Сумерки богов ознаменовались началом страшной «великанской зимы» Фимбульветер. Но природный хаос был лишь прелюдией к куда более тяжким напастям, как и у Толкиена. Вспомним хотя бы Карадрасские снегопады, громы и молнии, кроившие небо над Мордором. Фимбульветер продолжалась долго — несколько лет кряду — и сопровождалась жестокими бурями, снегопадами и градом. Под стать стихии вели себя и люди: они ополчились друг против друга, отец пошел на сына, брат на брата. Тем временем волк Сколь проглотил Солнце, а другой волк, Хати, — Луну. На землю пришли тьма и стужа. Волк Фенрир сорвался с цепи Глейпнир, на которой он до того сидел на острове Лингви. С разверзшейся клыкастой пастью помчался он по земле, опустошая ее на ходу на пару с мировым змеем Ёрмунгандом, другим сыном злого Локи.
То же самое и в «Сильмариллионе»: Мелкор захватывает осажденный Ангбанд, воспользовавшись разгулом стихии. Мировая битва разгорается под покровом Сумерек богов, и богу Тору, как и Берену в «Сильмариллионе», грудь разрывает волк. В конце концов, Фенрир пожирает Одина, а Хеймдалль и Локи убивают друг друга. В живых больше не остается ни одного бога.
Сумерки богов знаменуют начало эры людей: подобно толкиеновским эльфам и Валар, скандинавские боги уступают место людям, разделившимся на три касты, — во главе со светлокожим военачальником Йарлом, напоминающим хоббита–беляка, вольным землепашцем Карлом и смуглым невольником Троллом (пришельцем с востока у Толкиена).

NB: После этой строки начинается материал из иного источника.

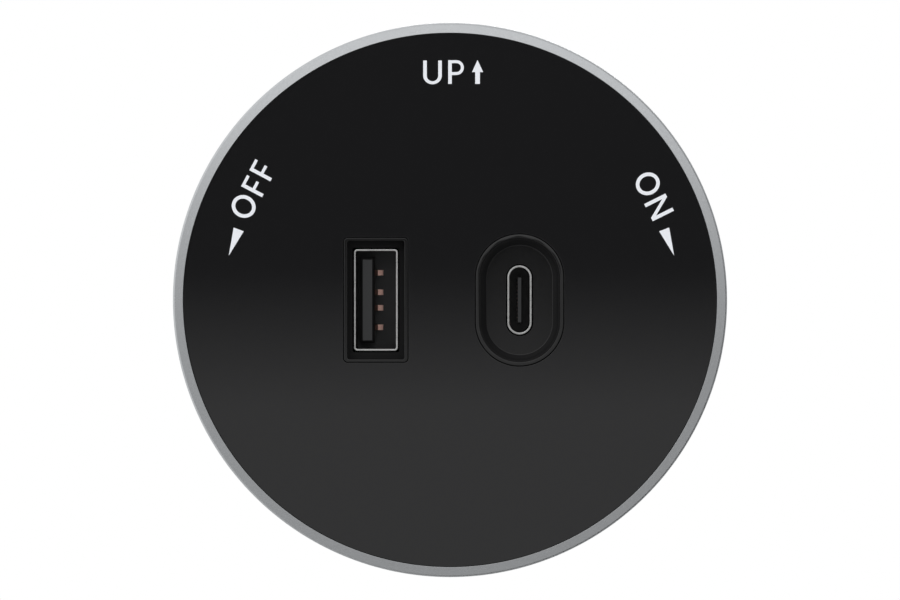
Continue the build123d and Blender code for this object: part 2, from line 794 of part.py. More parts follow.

Толкиен, создавая свой мир, многое заимствовал из упомянутых выше скандинавских легенд. Впрочем, пользовался он, разумеется, и другими источниками. При чтении «Сильмариллиона», к примеру, обнаруживается сходство с библейским Бытием, хотя бы в стиле — довольно высокопарном и возвышенном. Сонм ангелов из христианской традиции предстает у Толкиена в образах Валар, будто хором исполняющих пролог к великой вагнеровской опере. Схватка их с Мелкором, неистовым, демоноподобным Валой, очень напоминает мятеж Люцифера против Господа. Можно было бы сослаться и на другие мифологии, например греко–римскую, чтобы истолковать и понять ту или иную страницу у Толкиена. Однако чаще всего у него встречается слово «Doom» — «Рок», синоним судьбы и всемогущего бога у тех же скандинавских народов, о чем напоминает нам и Режи Буайе: «У верховного бога тысячи имен, но зовется он судьбой». Судьбою предопределена и трагическая участь Феанора, его сыновей и нолдор, и это лишний раз подтверждает, что Ананке столь же всевластна в толкиеновском мире, как и в мире древнегреческих богов. Это своего рода языческий Рок, однако ж он довольно органично вплетается и в христианскую логику, определяющую падение Адама — падение, последствия которого ощущаются всегда, особенно в конце какого–либо периода времени. И в этом случае древнескандинавский Рагнарёк вполне соответствует индуистской Калиюге, железному веку у древних греков и ожиданию Мессии перед концом света, согласно ветхозаветной традиции.